Cinq-printemps court à la salle de bain se regarder dans le miroir. Il revient en pleurant de plus bel, désespéré, ne pouvant se résoudre à accepter un tel accoutrement: "Je me suis REGARDÉ. Je me suis vuuu, je suis laid, je suis trrrès laid. Tout le monde va me trouver laid. Si une grande personne me voit, elle va aller dire aux petits de regarder comme je suis laid et tous les petits vont venir me voir pour me dire que je suis très laiiiiid et personne ne va vouloir jouer avec moi."

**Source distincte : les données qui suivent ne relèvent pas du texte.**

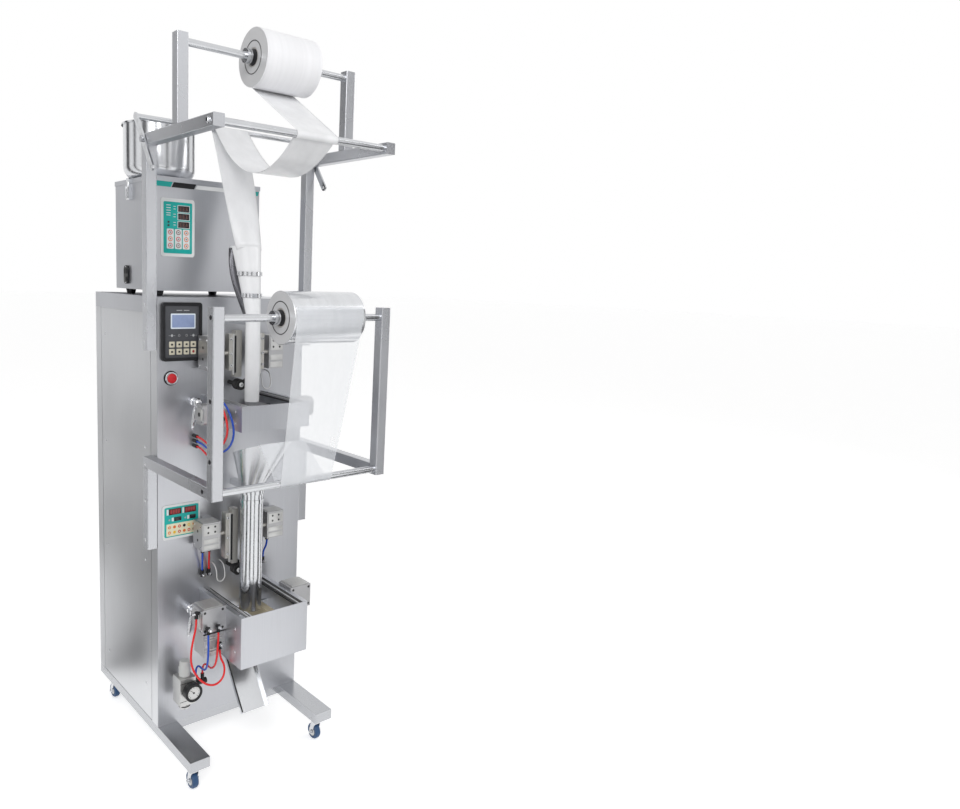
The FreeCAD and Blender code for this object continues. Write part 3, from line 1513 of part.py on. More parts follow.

Maman, qui a déjà préalablement géré dix minutes de crise avec Cinq-printemps pour une histoire de muffins aux carottes dans le lunch plutôt que la barre tendre convoitée, commence à élever le ton: "ÇA SUFFIT. Je veux que tu arrêtes de t'inquiéter de ce que les autres vont penser. Aujourd'hui, TU PORTES ce manteau. Tu seras au chaud. Si les autres le trouvent laid.... tant pis pour eux. Ils ne sont pas obligés de te trouver beau."

Excédée, maman rajoute: "Et puis tu leur feras une grimace, tiens!"

Cinq-printemps -Non, je vais leur faire un doigt d'honneur.

Maman, indiscutable -NON.

Cinq-printemps -Oui. Et si tu m'obliges à porter ce manteau laid, je vais le jeter dans la rue.

Maman -...

Cinq-printemps -Écoute maman, je veux pas mettre ce manteau parce que il est très laid et si les amis rient de moi en disant "Ah-ah, Cinq-printemps est laid, ça va me rendre triste et fâché et quand je suis triste et fâché, j'ai envie de leur donner des coups de poing et tu aimes pas quand je donne des coups de poing."

Maman, épuisée -Les grands, allez nous attendre dehors.

Cinq-printemps -NOOON! Ne partez pas sans moi, attendeeez-moiiii!

Cinq-printemps regarde maman, le regard suppliant, les yeux encore humectés de son désespoir et de son humiliation précoce.

Calmement, maman conclut: "Tu le gardes pour aujourd'hui. Maintenant c'est l'heure de partir à l'école. Ce soir, nous sortirons tous les manteaux d'hiver qui te font et tu choisiras celui que tu préfères".

Cinq-printemps soupire. Maman trouve le compromis acceptable et envoie son petit mousquetaire rejoindre ses frères. Il se précipite vers la porte, inquiet de devoir courir pour les rattraper, puis s'arrête net. Il revient vers maman, l'embrasse et lui fait les yeux doux.

Maman essuie les vestiges de larmes et Cinq-printemps court rejoindre les grands qui attendaient patiemment la fin de la crise.

Maman regarde ses mousquetaires par la fenêtre. Elle le trouve bien charmant son Cinq-printemps, pourquoi s'inquiète-t-il autant? Bébé fait des bye-bye à ses frères avec sa délicieuse petite menotte.

Maman soupire intérieurement de penser à la gestion de crise évitée par le fait que les trois aînés ne soient pas si soucieux de leur apparence.

Et pas de fille dans la gang. Fiou.

4 commentaires:

Anonyme a dit...

Wow! Je dois dire que tes plus vieux sont très raisonnables et très responsables! Je suis impressionnée de la façon dont ils ont encouragé leur cadet! C'est tout à fait charmant! :o)

Et comme tu dis, une chance qu'il n'y a pas de fille sans le troupeau!!

Anonyme a dit...

Ah les crises de manteau. Tu connais Robert Munsch, c'est un auteur jeunesse et il a un livre génial sur le sujet: L'habit de neige. En gros, je dirais que c'est l"histoire de Cinq Printemps version dramatisée.

Pur bonheur a dit...

Comme ça me rappelle des souvenirs! Négocier chaque morceau de linge tout le temps !
Mon fils était pareil.

Grande-Dame a dit...

C'est vrai, Caroline qu'ils, qu'ils ont été raisonnables...mais je t'assure qu'ils savent aussi être mesquins à leurs heures! ;-)

Nathalie, je ne le connais pas beaucoup, mais j'ai tout de même un petit faible pour "Je t'aimerai toujours". C'est tellement touchant, ça me fait pleurer.